Somehow, given the library we already have, it does not cost much more to prove this version that the "non computable/classical" one, so we might as well do it.

#### Kevin Buzzard (Jan 22 2021 at 18:55):

@Cyril Cohen of course I jest ;-) but it's certainly true that I cannot really see the point, even though you have tried to explain it to me in the past

#### Alex J. Best (Jan 22 2021 at 19:35):

@Cyril Cohen Thanks! Personally I do think its quite interesting to know what is in principle computable completely rigorously (of course computing anything nontrivial in most cases requires a different implementation to the mathematically nice ones). CASes like Pari make all sorts of assumptions, like GRH when computing class groups, normally only to speed things up but there are often heuristics about how much precision is needed in various contexts that without studying the source code it is hard to understand exactly what is assumed vs proved (this isn't a criticism of Pari of course its good that it does these things to be fast, just sometimes I'd like to be more sure of my proofs).
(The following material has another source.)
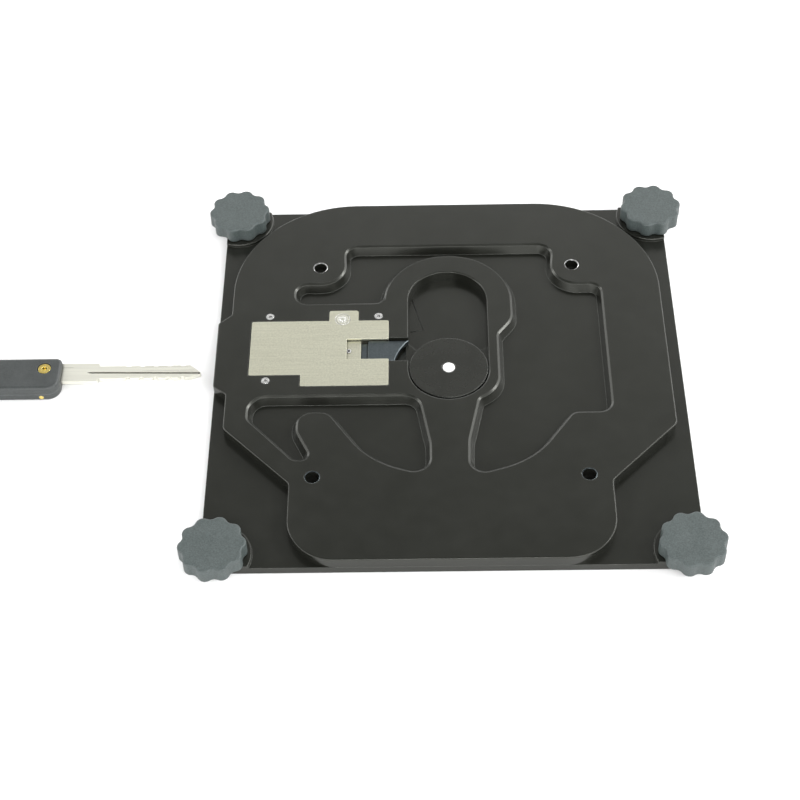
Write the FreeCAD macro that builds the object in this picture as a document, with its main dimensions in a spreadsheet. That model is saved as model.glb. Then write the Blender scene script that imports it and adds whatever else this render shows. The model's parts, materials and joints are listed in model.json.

I spent some time in the past very confused as to what is even computationally provable when Pari says that the (analytic) rank of elliptic curve is some number. I believe it is still an open problem to prove that any elliptic curve has _analytic_ rank $\ge 4$ for instance. I've not thought too much about Galois groups, but given that some of the general algorithms seem to use real or p-adic computation to some precision its a nice side output of the formalization to know there is a verified decision procedure for solvability!